- Born: 13 May 1998 (age 27) Český Těšín, Czech Republic
- Height: 1.68 m (5 ft 6 in)
- Weight: 60 kg (132 lb; 9 st 6 lb)
- Position: Defense
- Shoots: Left
- EŽH team Former teams: HC Falcons Karviná HPK Hämeenlinna; Göteborg HC; Maine Black Bears; SK Karviná; AZ Havířov;
- National team: Czech Republic
- Playing career: 2014–present

= Anna Zíková =

Czech ice hockey player

Anna Zíková (born 13 May 1998) is a Czech ice hockey player.
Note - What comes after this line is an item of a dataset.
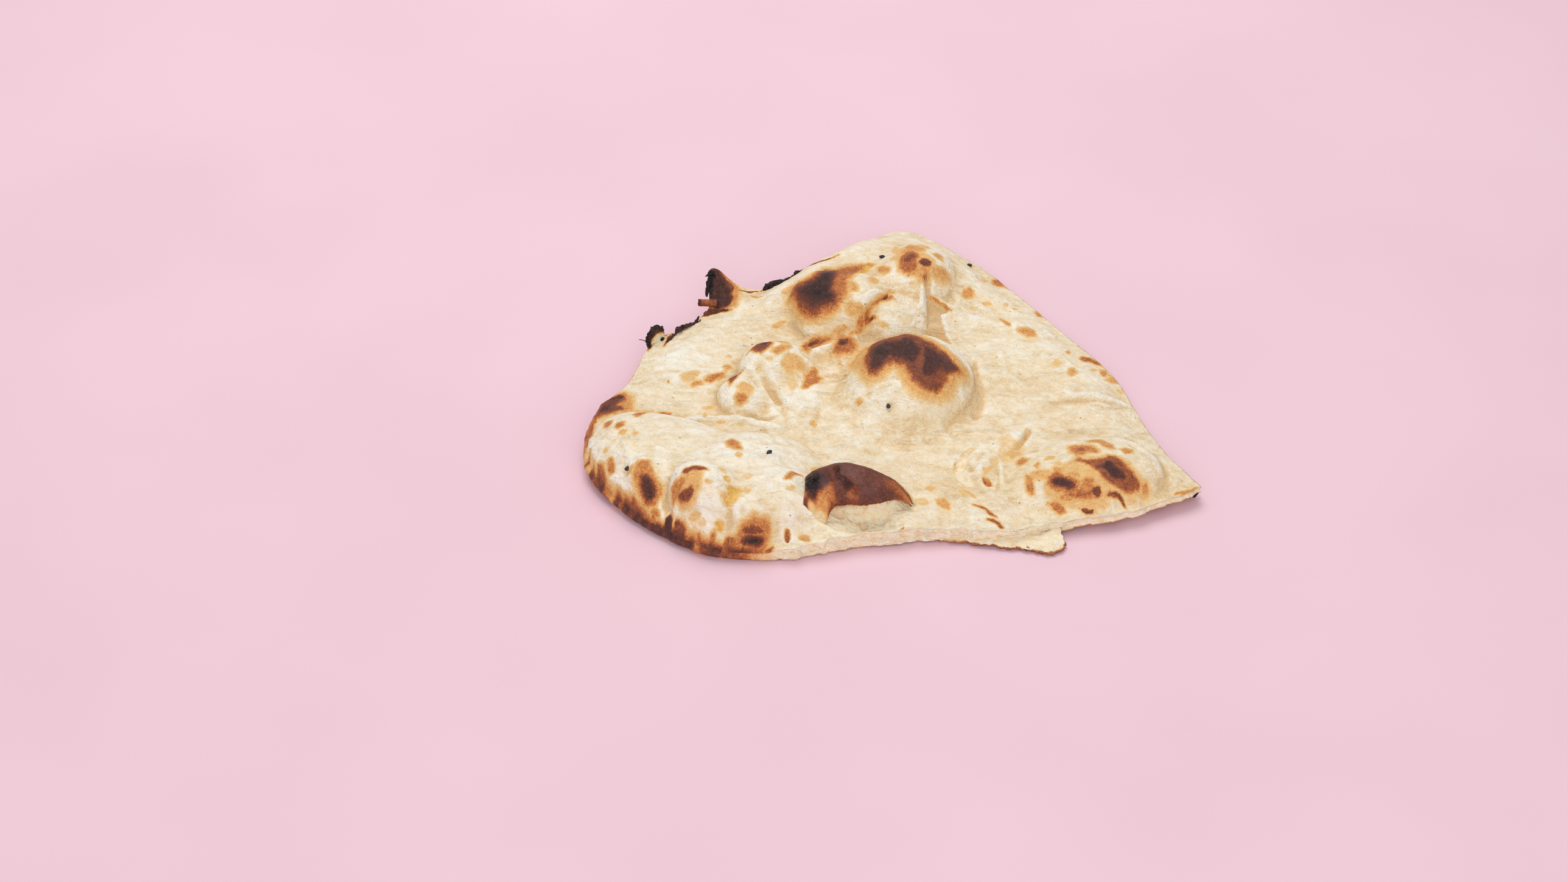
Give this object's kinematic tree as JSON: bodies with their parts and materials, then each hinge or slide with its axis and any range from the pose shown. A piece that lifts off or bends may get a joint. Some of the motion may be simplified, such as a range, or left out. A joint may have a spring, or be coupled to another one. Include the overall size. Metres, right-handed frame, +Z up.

Her college ice hockey career was played with the Maine Black Bears women's ice hockey program in the Hockey East (HEA) conference of the NCAA Division I during 2017 to 2021. She began the 2022–23 season with Göteborg HC, however the club withdrew from the Swedish Women's Hockey League (SDHL) in early November 2022 and she played for the rest of the season in the Finnish Naisten Liiga (NSML) with HPK Kiekkonaiset.

As a member of the Czech national team, she participated in the Top Division tournaments of the IIHF Women's World Championship in 2016, 2017, and 2019, and in the Division I Group A tournament in 2015.